His next step is to then call 'fileids_altered_by_revision_ids' on
'edge' revisions. And if there are any text keys which are mentioned
that are not present, then we must attempt to fetch the inventories.

However, there are a few assumptions made, which I don't think are
actually relevant. The biggest one, is that
'Repository.fileids_altered_by_revision_ids'  (for XML inventories) will
return fileids that *aren't* altered by the revision ids you pass, if
there happens to be a fulltext there.

Consider the case:

rev-1	add and commit foo-id
rev-2   add bar-id
rev-3   modify bar-id
	# The inventory is a fulltext here, because the size of the
	# delta chain was bigger than the size of a fulltext.

If we call "fileids_altered_by_revision_ids(['rev-3'])" for XML
repositories it will return:

 {'bar-id': ['rev-3'], 'foo-id': ['rev-1']}

My personal issue is that ['rev-3'] did *not* modify 'foo-id'. It turns
out that the CHK implementation explicitly does:

 for entry in inv.iter_just_entries():
    if entry.revision != inv.revision_id:
      continue

In other words, it walks every inventory, and all file-ids, and only
entries that are *modified in that revision* are included. Which seems
to perfectly follow the contract of 'fileids_altered_by_revision_ids'.

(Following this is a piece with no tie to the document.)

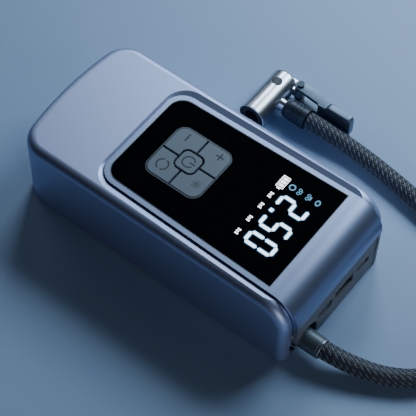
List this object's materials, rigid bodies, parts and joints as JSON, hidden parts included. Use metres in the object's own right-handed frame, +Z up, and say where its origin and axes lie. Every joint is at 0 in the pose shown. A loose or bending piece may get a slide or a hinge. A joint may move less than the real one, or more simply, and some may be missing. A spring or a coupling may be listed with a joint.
{
  "type": "portable tire inflator",
  "caption": "Palm-sized cordless tyre inflator with a glass display and key pad, end ports, corner vent and a short braided hose to a lever valve chuck.",
  "frame": {"origin": "under the middle of the housing (without the hose and chuck), on the surface that the feet stand on", "axes": "+Z up out of the display, +Y along the housing towards the port and hose end, +X to the right of a person reading the display"},
  "size_m": [0.1302, 0.229, 0.0425],
  "materials": {
    "shell": "satin metallic",
    "fascia": "satin metallic",
    "base": "fine texture",
    "foot_rubber": "matte",
    "glass": "black gloss",
    "key": "satin",
    "key_rim": "satin",
    "silicone": "matte",
    "circuit_board": "satin",
    "electronic_part": "satin",
    "socket_metal": "satin",
    "panel": "fine texture",
    "grille": "satin",
    "lamp_glass": "clear",
    "reflector": "polished",
    "led": "gloss",
    "cell_wrap": "shrink wrap",
    "holder": "moulded",
    "nickel": "bright",
    "steel": "satin",
    "motor_plastic": "moulded",
    "magnet": "plain",
    "brass": "satin",
    "casting": "cast",
    "piston_plastic": "moulded",
    "seal": "matte",
    "ring_metal": "knurled",
    "gunmetal": "dark anodised",
    "hose_braid": "braided",
    "chrome": "polished",
    "plunger_brass": "turned",
    "lever_black": "satin black"
  },
  "bodies": {
    "housing": {"upper_shell": "shell", "base_cover": "base", "feet": "foot_rubber", "base_screws": "steel", "fascia_frame": "fascia", "display_lens": "glass", "key_bezel": "key_rim", "key_mat": "silicone", "display_board": "circuit_board", "display_module": "electronic_part", "main_board": "circuit_board", "board_parts": "electronic_part", "port_board": "circuit_board", "usb_a_socket": "socket_metal", "usb_c_socket": "socket_metal", "end_panel": "panel", "vent_grille": "grille", "lamp_lens": "lamp_glass", "lamp_reflector": "reflector", "lamp_led": "led", "battery_cells": "cell_wrap", "battery_holder": "holder", "battery_tabs": "nickel", "motor_can": "steel", "motor_end_cap": "motor_plastic", "motor_magnets": "magnet", "gear_bush": "brass", "gearbox_bracket": "casting", "bracket_screws": "steel", "cylinder": "casting", "cylinder_head": "casting", "reed_valve": "steel", "air_pipe": "brass", "outlet_block": "brass", "pressure_sensor": "electronic_part", "outlet_ring": "ring_metal", "outlet_seal": "seal", "hose": "hose_braid", "chuck_ferrule": "gunmetal", "chuck_neck": "chrome", "chuck_barrel": "chrome", "chuck_gasket": "seal", "lever_pin": "steel"},
    "plus_key": {"key_plus": "key"},
    "minus_key": {"key_minus": "key"},
    "mode_key": {"key_mode": "key"},
    "lamp_key": {"key_lamp": "key"},
    "power_key": {"key_power": "key"},
    "rotor": {"motor_rotor": "magnet", "motor_shaft": "steel", "pinion": "brass"},
    "gear": {"drive_gear": "motor_plastic", "gear_shaft": "steel", "crank_pin": "steel"},
    "piston_rod": {"piston": "piston_plastic", "piston_seal": "seal", "connecting_rod": "piston_plastic"},
    "hose_nut": {"coupling_nut": "gunmetal"},
    "lever": {"chuck_lever": "lever_black"},
    "plunger": {"chuck_plunger": "plunger_brass"}
  },
  "joints": [
    {"name": "plus_key_press", "type": "slide", "parent": "housing", "child": "plus_key", "axis": [0, 0, -1], "range_m": [0, 0.0004], "stiffness_N_per_m": 400, "springref_m": -0.0005},
    {"name": "minus_key_press", "type": "slide", "parent": "housing", "child": "minus_key", "axis": [0, 0, -1], "range_m": [0, 0.0004], "stiffness_N_per_m": 400, "springref_m": -0.0005},
    {"name": "mode_key_press", "type": "slide", "parent": "housing", "child": "mode_key", "axis": [0, 0, -1], "range_m": [0, 0.0004], "stiffness_N_per_m": 400, "springref_m": -0.0005},
    {"name": "lamp_key_press", "type": "slide", "parent": "housing", "child": "lamp_key", "axis": [0, 0, -1], "range_m": [0, 0.0004], "stiffness_N_per_m": 400, "springref_m": -0.0005},
    {"name": "power_key_press", "type": "slide", "parent": "housing", "child": "power_key", "axis": [0, 0, -1], "range_m": [0, 0.0004], "stiffness_N_per_m": 400, "springref_m": -0.0005},
    {"name": "gear_spin", "type": "hinge", "parent": "housing", "child": "gear", "pos_m": [-0.0017, 0.032, 0.017], "axis": [0, 1, 0], "continuous": true},
    {"name": "rotor_spin", "type": "hinge", "parent": "housing", "child": "rotor", "pos_m": [-0.017, 0.01, 0.017], "axis": [0, 1, 0], "continuous": true},
    {"name": "piston_stroke", "type": "slide", "parent": "housing", "child": "piston_rod", "axis": [1, 0, 0], "range_m": [-0.01, 0]},
    {"name": "nut_turn", "type": "hinge", "parent": "housing", "child": "hose_nut", "pos_m": [0.0251, 0.08, 0.009], "axis": [0, 1, 0], "continuous": true},
    {"name": "lever_swing", "type": "hinge", "parent": "housing", "child": "lever", "pos_m": [-0.0883, -0.005, 0.0073], "axis": [0, 0, 1], "range_deg": [0, 90]},
    {"name": "plunger_slide", "type": "slide", "parent": "housing", "child": "plunger", "axis": [1, 0, 0], "range_m": [-0.0016, 0]}
  ],
  "couplings": [
    {"joint": "rotor_spin", "follows": "gear_spin", "ratio": -4.6667},
    {"joint": "plunger_slide", "follows": "lever_swing", "m_per_rad": -0.00095}
  ]
}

Looking at it a different way, if 'rev-3' was a delta we could be
missing the compression parent, but the
'get_missing_parent_inventories()' path would actually say that you
don't need to fill in the parent inventory. Though that key would be
filled in by a different code path. But it isn't relevant for CHK
repositories, as they don't (yet) have compression parents that can be
'missing'.

So I think we need to rethink how Andrew's "fix" works. I believe the
idea was:

1) We need to have enough inventory data, so that we can compare the set
of parent revisions versus the revision-to-transmit, and figure out what
text keys also need to be transmitted.

2) As a shortcut to (1) we just ensure that the inventories of all
parents of transmitted revisions are inserted. It started failing
because of entries that are genuine 'ghosts', because we can't transmit
inventories for those.

3) So Andrew's idea was to change it around a bit. Do the set difference
of file keys ourselves (using fileids_altered_by...) and see if our
guess at (1) would include any texts that we don't actually have. If it
does, then he assumes that filling in extra inventories will resolve that.

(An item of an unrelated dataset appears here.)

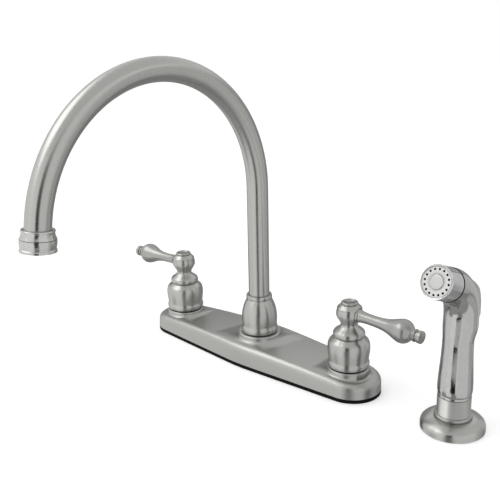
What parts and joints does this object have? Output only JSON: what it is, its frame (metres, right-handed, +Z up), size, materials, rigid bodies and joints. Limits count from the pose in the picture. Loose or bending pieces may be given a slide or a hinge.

4) I think I have a test case that would break his code. Namely:

builder = self.make_branch_builder('source')
builder.build_snapshot('A-id', None, [
	(# add root),
	(# add f-id), (# add g-id)])
builder.build_snapshot('B-id', ['A-id'], [
	(# modify f-id)])
builder.build_snapshot('C-id', ['B-id', 'ghost-id'], [
	(# modify g-id)])
source_branch = builder.get_branch()
branch_base = self.make_branch('stack-on')
branch_base.pull(source_branch, stop_revision='B-id')
branch_stacked = self.make_branch('stacked')
branch_stacked.set_stacked_location('../stack-on')
branch_stacked.pull(source_branch, stop_revision='C-id')

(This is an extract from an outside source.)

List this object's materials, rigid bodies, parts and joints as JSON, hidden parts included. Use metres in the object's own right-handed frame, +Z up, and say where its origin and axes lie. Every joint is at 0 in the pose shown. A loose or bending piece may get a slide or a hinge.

The issue is in this final 'pull'. Specifically, it should want to
transmit just 'C-id' to 'stacked', and then fill in the inventory for B-id.

However, when it does the check for missing parents, it will see 'B-id'
*and* 'ghost-id'. When it then checks for missing text keys, it will see
that ('f-id', 'B-id') is not present [and *shouldn't* be]. It will then
request that inventory for both 'f-id', *and* 'ghost-id' be transmitted.
And it will fail to transmit 'ghost-id' for obvious reasons.

(Of course, this is assuming the XML behavior for fileids_altered...
which includes texts not actually in those revs.)

5) Now, the good of what Andrew wrote is that 'fileids_altered...' is
the code that determines what texts to send for XML repositories. Thus
it makes sense to use it here, to see if we would try to send texts that
we can't. The main problem is actually just the 'all-or-nothing' of
inventory texts. Because that fails when you have both genuinely missing
parents and ghosts in the same fetch. Then again, maybe the
get_stream_for_missing_keys is allowed to not transmit an requested
entry, and the next 'what is missing' check will realize it didn't
really need that key after all. (From what I can tell, the stream will
be requested, and it will include an AbsentContentFactory, and something
between the request and the final insert will blow-up and die.)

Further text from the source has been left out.